Starting a cover letter can be quite difficult—particularly if you're not used to selling yourself. After all, nobody wants to appear arrogant or boastful, especially in front of a prospective employer. Still, you do need to convey what you can bring to the corporate table in a succinct, effective way.

Perhaps you're unsure what a business letter is meant to sound like. Maybe you've been told by peers to keep your cover letters as bland and unemotional as possible. In fact, there is no "official" writing style, and a touch of enthusiasm can actually take your application further. Naturally, the rules of etiquette still apply: be polite, remain focused on the point of your letter, and stay away from controversial statements.

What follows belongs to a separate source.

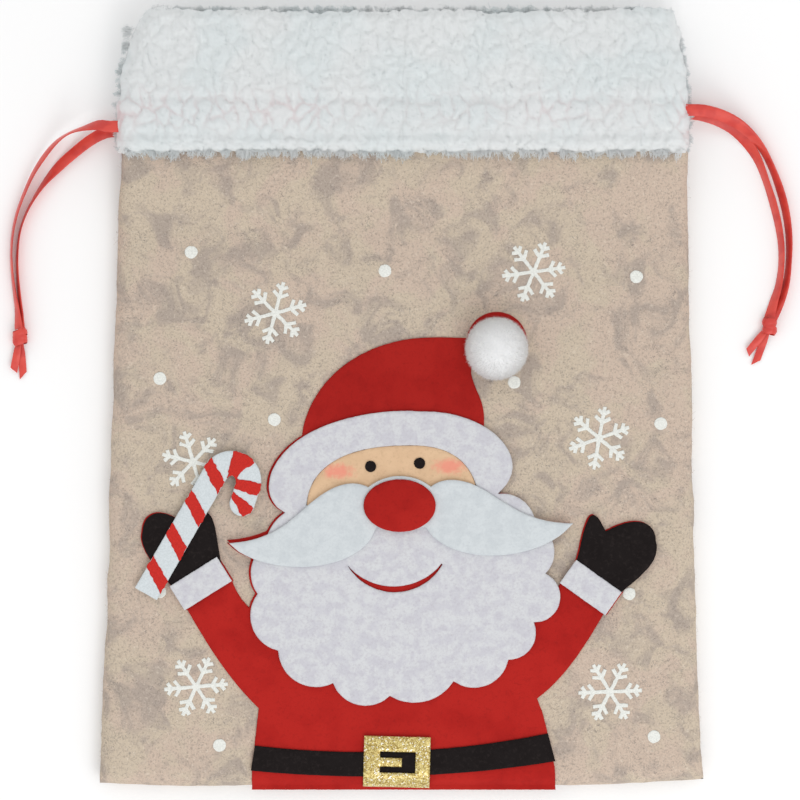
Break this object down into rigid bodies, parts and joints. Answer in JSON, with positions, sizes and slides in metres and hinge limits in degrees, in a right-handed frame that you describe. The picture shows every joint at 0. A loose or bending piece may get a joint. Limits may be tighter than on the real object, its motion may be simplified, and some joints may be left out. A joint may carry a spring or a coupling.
{
  "type": "fabric gift sack",
  "caption": "Flat felt drawstring gift sack with a fleece cuff, satin ribbons through a side-exit tunnel and a felt Father Christmas applique.",
  "frame": {"origin": "under the middle of the sack, on the surface it lies on; the free ribbons are left out of the middle", "axes": "+X to the right of someone facing the sack's front, +Y from the bottom seam to the mouth, +Z out of the sack's front"},
  "size_m": [0.4055, 0.4, 0.0417],
  "materials": {
    "felt_beige": "heathered wool-look felt with grey and brown fibres",
    "fleece_white": "curly sherpa fleece",
    "felt_red": "pressed felt",
    "felt_white": "pressed felt with faint lilac mottling",
    "felt_skin": "pressed felt, cheeks airbrushed pink",
    "felt_black": "pressed felt",
    "flock_red": "flocked print with rough edges",
    "flock_white": "flocked print",
    "glitter_gold": "glitter-faced foam sheet",
    "pompom_white": "cut-pile pompom",
    "ribbon_satin": "woven satin, both faces"
  },
  "bodies": {
    "back": {"back_panel": "felt_beige", "back_cuff": "fleece_white"},
    "front": {"front_panel": "felt_beige", "front_cuff": "fleece_white", "red_backing": "felt_red", "face": "felt_skin", "left_eye": "felt_black", "right_eye": "felt_black", "beard_and_brim": "felt_white", "moustache": "felt_white", "nose": "felt_red", "left_mitten": "felt_black", "right_mitten": "felt_black", "left_sleeve_cuff": "felt_white", "right_sleeve_cuff": "felt_white", "candy_cane": "felt_white", "candy_stripes": "flock_red", "belt": "felt_black", "buckle": "glitter_gold", "pompom": "pompom_white", "snowflake_1": "flock_white", "snowflake_2": "flock_white", "snowflake_3": "flock_white", "snowflake_4": "flock_white", "snowflake_5": "flock_white", "snowflake_6": "flock_white", "snow_dots": "flock_white"},
    "left_ribbon": {"left_ribbon_front_strand": "ribbon_satin", "left_ribbon_back_strand": "ribbon_satin", "left_ribbon_loop": "ribbon_satin", "left_knot": "ribbon_satin", "left_ribbon_tails": "ribbon_satin"},
    "right_ribbon": {"right_ribbon_front_strand": "ribbon_satin", "right_ribbon_back_strand": "ribbon_satin", "right_ribbon_loop": "ribbon_satin", "right_knot": "ribbon_satin", "right_ribbon_tails": "ribbon_satin"}
  },
  "joints": [
    {"name": "mouth_open", "type": "hinge", "parent": "back", "child": "front", "pos_m": [0, -0.1988, 0.007], "axis": [1, 0, 0], "range_deg": [0, 8], "deforming": ["left_ribbon_loop", "right_ribbon_loop"]},
    {"name": "left_ribbon_pull", "type": "slide", "parent": "back", "child": "left_ribbon", "axis": [-1, 0, 0], "range_m": [0, 0.02], "deforming": ["left_ribbon_loop"]},
    {"name": "right_ribbon_pull", "type": "slide", "parent": "back", "child": "right_ribbon", "axis": [1, 0, 0], "range_m": [0, 0.02], "deforming": ["right_ribbon_loop"]}
  ]
}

As you write your cover letter, keep in mind that you're probably one of many anxious applicants, most of whom are also sending cover letters. You need to ensure the content of your letter is compelling enough to grab the attention of its recipient so that your application ends up at the top of the pile. Starting a cover letter with, "My name is John Smith, and I would like to work for your company" probably isn't the greatest hook.

Instead, consider the following two possibilities:

  • Engage the reader by beginning your cover letter with a fascinating anecdote. If you have a personal story related to your potential employer's field or company, write it down. If your career choices were inspired by a particularly interesting experience, share it.
  • Open the letter with a declaration. Tell the recruiter why you want this job. Get enthusiastic about it: enthusiastic employees usually give much more than dull, uninterested staff members. Overall, passionate people are also compelling and are often selected based—in part—on their interpersonal skills.

Sometimes the beginning of a cover letter is the hardest part. The aim is to build trust with your reader, gain his or her attention, and hold it. If your story is compelling enough, by the end of the first paragraph, you'll persuade the other person to read the rest of your cover letter—and call you to schedule an interview.